On the flip side, the stock TTR125 flywheel is so heavy that the benefits would greatly outweigh the negatives for most riders (that may be different on other bikes). The engine has so little power and throttle response that going lighter won’t make it that much harder to ride.
To buy a bolt-on lightened flywheel for your Yamaha TTR125 you can click on the eBay listing below. But before you order one, make sure you know if you need one for an electronic start TTR125LE or kick-start only TTR125 model, because the flywheels are slightly different.
It All Works Together For The Greater Good
You don’t have to spend a fortune to get a better running and more powerful engine. But, to get the most out of your money, you need to plan out what you want it to do differently than the stock engine.
Are you looking for a low-end torque-based engine that has smooth power for trail riding, or do you want an all-out race engine that is “set to kill” for max horsepower?
If you want a torque-based engine, mixing a large carb with a max lift and duration camshaft would be counterproductive because they are built to add more power at high RPM. This is why you want to put together a complete package with each component that is designed for the type of power and that you are looking to achieve.
Torque-Based or High RPM Parts List
Below is a standard list of what you should do to your TTR125 (or most any 4-stroke dirt bike) for two different types of engines.
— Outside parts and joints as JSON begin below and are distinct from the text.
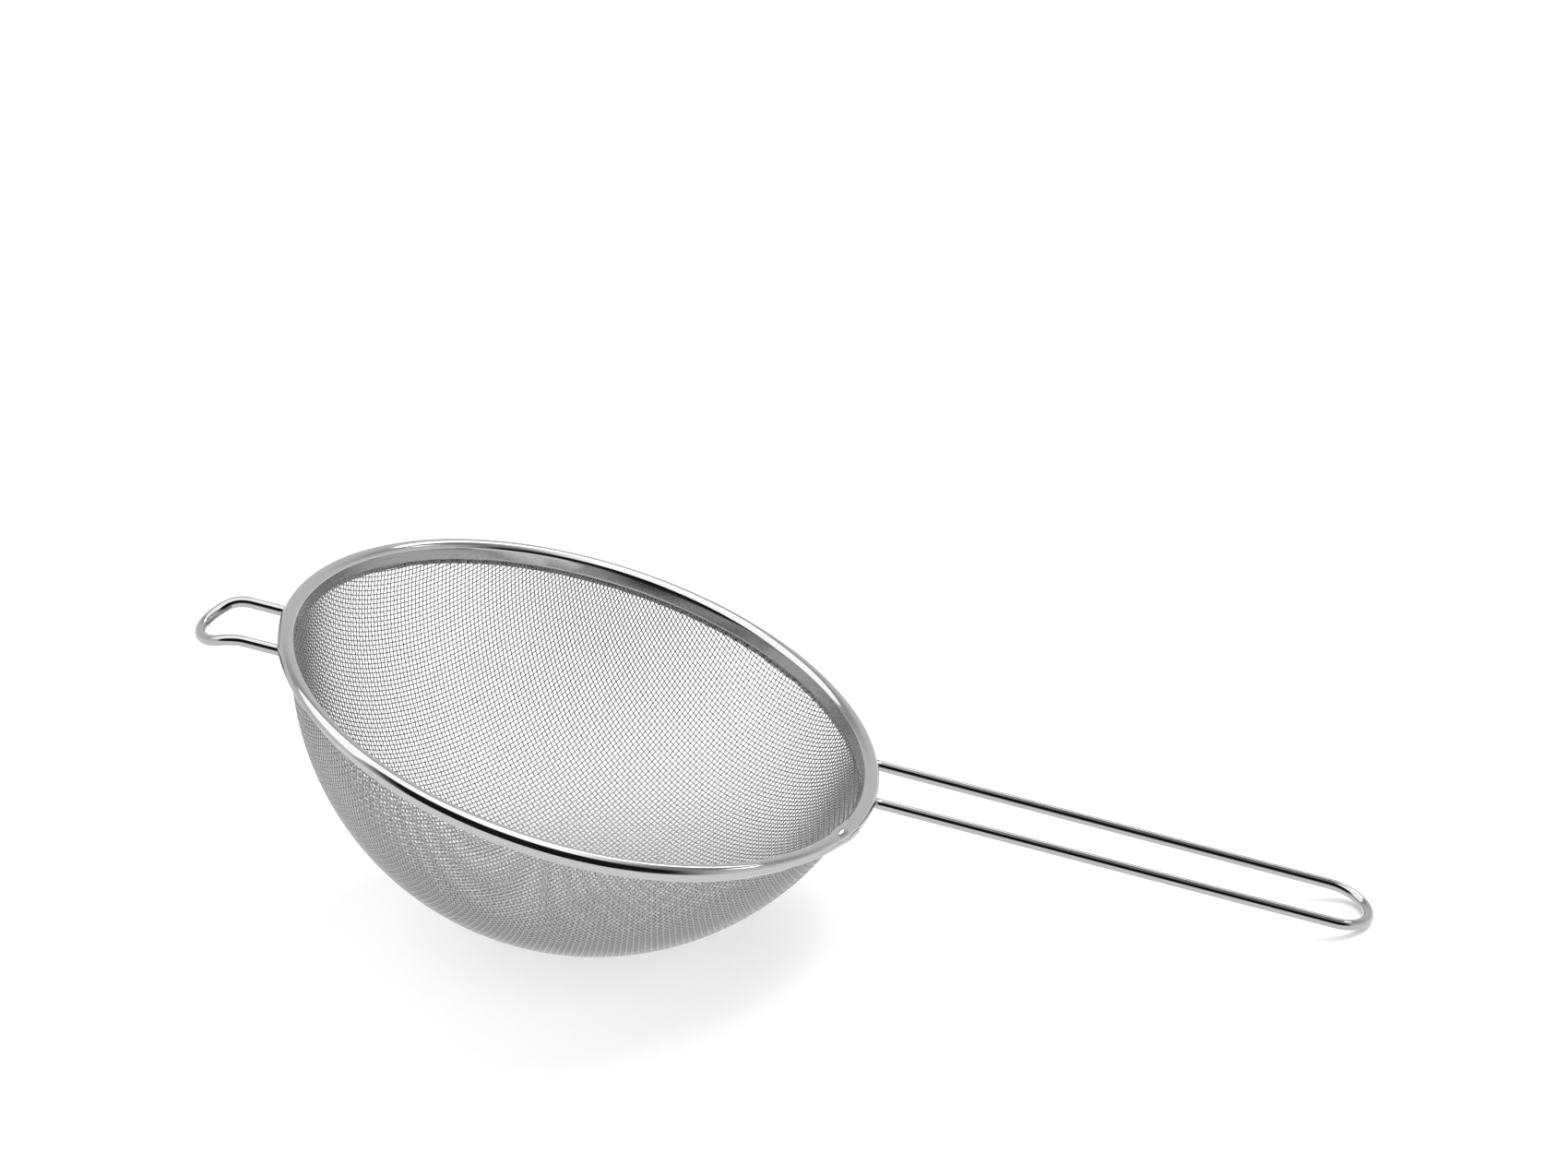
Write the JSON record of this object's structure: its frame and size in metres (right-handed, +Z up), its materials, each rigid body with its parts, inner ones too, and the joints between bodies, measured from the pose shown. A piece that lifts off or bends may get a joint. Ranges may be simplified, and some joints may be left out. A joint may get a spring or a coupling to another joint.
{
  "type": "tea strainer",
  "caption": "Round tea strainer: deep bowl of woven steel wire cloth in a rolled rim band, with a bent wire handle and a wire rest hook opposite it.",
  "frame": {"origin": "middle of the footprint's bounding box, on the surface that the strainer lies on", "axes": "+X towards the end of the handle, +Z up; the strainer lies tipped on the bottom of its bowl and the end of its handle"},
  "size_m": [0.1906, 0.1, 0.0546],
  "materials": {
    "wire_cloth": "woven bright stainless steel wire",
    "rolled_band": "rolled stainless steel strip, polished",
    "polished_wire": "polished stainless steel wire"
  },
  "bodies": {
    "root": {"cloth_bowl": "wire_cloth", "rim_band": "rolled_band", "ring_wire": "polished_wire", "handle_wire": "polished_wire", "rest_hook": "polished_wire"}
  },
  "joints": []
}
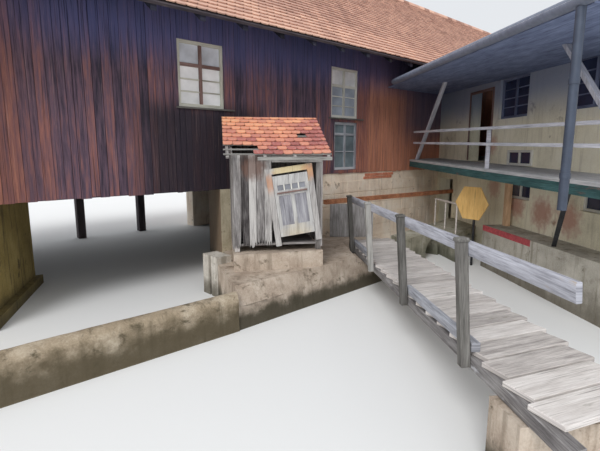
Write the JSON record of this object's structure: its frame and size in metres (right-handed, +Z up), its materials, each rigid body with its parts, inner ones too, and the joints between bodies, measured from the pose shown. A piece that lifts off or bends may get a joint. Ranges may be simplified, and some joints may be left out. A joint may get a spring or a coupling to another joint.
{
  "type": "watermill",
  "caption": "Timber mill hall on stream piers with a tiled roof, a leaning sluice hut on a plinth, a plank footbridge with posts, and a plastered wing with a covered gallery.",
  "frame": {"origin": "on the lowest line of the building, at the foot of the stream pier under the front wall of the hall", "axes": "+X along the hall to the right, +Y into the hall, +Z up"},
  "size_m": [25, 17.6357, 8.3869],
  "materials": {
    "masonry": "rough weathered stone and mortar",
    "concrete": "rough mossy concrete",
    "bridge_timber": "grey weathered boards",
    "gallery_timber": "painted and weathered",
    "hall_boards": "dark tarred boards",
    "roof_tiles": "weathered clay tiles with lichen",
    "hut_tiles": "orange clay tiles with lichen",
    "hut_boards": "silver grey bare boards",
    "door_paint": "flaking paint",
    "window_frames": "white paint",
    "wing_plaster": "cream limewash on plaster",
    "grey_metal": "dull zinc",
    "steel": "rusty",
    "yellow_board": "bare plywood"
  },
  "bodies": {
    "building": {"base_back_wall": "masonry", "base_front_wall": "masonry", "bridge_kerb": "bridge_timber", "bridge_planks": "bridge_timber", "bridge_posts": "bridge_timber", "bridge_rail": "bridge_timber", "bridge_stringers": "bridge_timber", "culvert": "concrete", "culvert_railing": "steel", "divider_wall": "concrete", "downpipe": "grey_metal", "gallery_floor": "gallery_timber", "gallery_frame": "gallery_timber", "gallery_props": "gallery_timber", "gallery_railing": "gallery_timber", "gallery_struts": "gallery_timber", "hall_back_wall": "hall_boards", "hall_floor": "hall_boards", "hall_front_wall": "hall_boards", "hall_gables": "hall_boards", "hall_ridge": "roof_tiles", "hall_roof_back": "roof_tiles", "hall_roof_front": "roof_tiles", "hall_windows": "window_frames", "hexagon_board": "yellow_board", "hut_back_boards": "hut_boards", "hut_door_frame": "door_paint", "hut_floor": "hut_boards", "hut_front_boards": "hut_boards", "hut_posts": "hut_boards", "hut_rafters": "hut_boards", "hut_roof": "hut_tiles", "hut_side_boards": "hut_boards", "left_abutment": "masonry", "left_pier": "masonry", "middle_pier": "masonry", "near_abutment": "masonry", "plinth": "concrete", "rafter_tails": "hall_boards", "rear_posts": "hall_boards", "slotted_block": "concrete", "sluice_boards": "bridge_timber", "steel_beam": "steel", "walkway": "concrete", "wing_back_wall": "wing_plaster", "wing_end_wall": "wing_plaster", "wing_floor": "gallery_timber", "wing_gutter": "grey_metal", "wing_roof_back": "roof_tiles", "wing_roof_front": "roof_tiles", "wing_soffit": "gallery_timber", "wing_wall_left": "wing_plaster", "wing_wall_over_door": "wing_plaster", "wing_wall_right": "wing_plaster", "wing_wall_under_door": "wing_plaster", "wing_windows": "window_frames"},
    "hut_door": {"hut_door": "door_paint"}
  },
  "joints": [
    {"name": "hut_door_hinge", "type": "hinge", "parent": "building", "child": "hut_door", "pos_m": [0.21761, -2.13388, 1.74551], "axis": [-0.118, 0.0738, 0.9903], "range_deg": [0, 100]}
  ]
}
It is merely a guideline if you want to get the most out of your money to get great results.
Torque-Based Trail Bike Engine
- Stock-sized carburetor (or slightly bigger if adding displacement).
- High velocity porting to match the carb and engine size.
- High compression piston
- Big Bore and/or stroker crank
- Exhaust system tuned for torque (small diameter outlet, stepped, long length head pipe)
High RPM Race Engine
- Big carburetor
- Porting for high RPM
- Oversize intake valve
- Big Bore/high compression piston
- Exhaust tuned for high RPM (Large diameter, short length)
All The Best Mods
Last, but not least, is the full list of modifications you can do to your Yamaha TTR125:
- Fork spring/valving upgrade
- Shock/spring upgrade
- Frame cradle
- Air box lid
- Airbox mod
- Carb swap
- Exhaust upgrade
- Lightened flywheel
- Clutch mod/upgrade
- High compression/big bore piston
- Camshaft upgrade
- Cylinder head porting
The best mod for trail riding
Setting up your TTR125 for your weight is important, but it won’t do you much good if you have poor riding technique. Want to ride faster or just safer with more control off-road? Click or tap here to quickly learn how to ride with confidence and control.
Wednesday 20th of April 2022
There's a new aftermarket shock for the TTR125 out now from Vonkat:
Friday 22nd of April 2022
Nice, thanks for sharing, Mark!
Friday 11th of September 2020
I am working on a 2005 ttr 125 l was wondering if any one has tried a bigger exhaust valve ? I have fitted a bigger one in and it seems like it would work ? It barely clears the spark plug tho ? Do you think this would work ?
Friday 11th of September 2020
Hey Jim, I have not heard of anyone trying an oversize exhaust valve on a stock TTR125 cylinder head. If your intake, engine and exhaust are stock or near stock then I doubt you would notice any real gains. Everything must work together. I believe an oversize intake valve would probably improve performance before an oversize exhaust valve would.
Nate L. Questelle
Sunday 16th of August 2020
Just got a 2011 for my 11 yo son. Have to say I am pleasantly surprised how good this little bike runs. I am honestly looking at getting one myself for our little 20 acre farm. Rode the 11 yesterday on the trails we have cut and it’s an absolute blast. Like to rejet the carb and open air box a little for sure on the 11, but if buying another for me to ride, 6ft-215 lbs. what are first things to look at? Suspension? Cradle? Or are they up to the task of hauling me around and just need to rejet and open air box as well? Thanks
Sunday 16th of August 2020
Thanks for the comment, Nate! At 215lbs, the suspension will definitely be soft even for riding around the farm. I would recommend stiffer springs or else it will easily bottom out hitting sharp bumps or obstacles at speed. I have 2 TTR's with one stock and one stiff fork spring in each bike. You might be able to get away with that, but I'm 60+ lbs lighter. The frame cradle isn't absolutely necessary if you're not going to be aggressive, but I would regularly check that the engine/frame mounts are tight.
Sunday 10th of May 2020
This may be a silly question, but with proper jetting would it be possible to run the stock exhaust with the BBR 150 kit? I understand I won't be receiving the full benefits from the larger displacement, but I would really like to keep this bike as quiet as I can. My friend has a 143cc kit on his KLX110 with the stock exhaust and it runs fine.
Sunday 10th of May 2020
Absolutely! Yes, you're right about it not reaching its full potential with the stock exhaust, but it should still be able to run well after tuning the carb jetting. You'll probably gain more low-end and mid-range power with the big bore only, so the top-end may feel like it's flat and lacking, but it will definitely be quieter. Thanks for the comment!
Kenny O TEAM CHINOOK
Friday 24th of April 2020
Lots of good tips here. For the flywheel lightning........is the goal to take off about 1 pound ? Can anyone describe where the cutting on the lathe should be ? Is there concern for balancing ?
Friday 24th of April 2020
Thanks for the comment! 1 pound would definitely be a good number to hit for weight removal. Anything over 10 ounces should make a noticeable difference. I don't personally have any pictures of a lightened flywheel, but the seller on eBay has a picture of one to get an idea. Material is usually removed from the ends of the outer circumference.
I personally wouldn't mess with re-balancing since it's so heavy to begin with. It might have slightly more vibration at idle, but I doubt you'll notice a difference while riding unless you take off more than 1lb.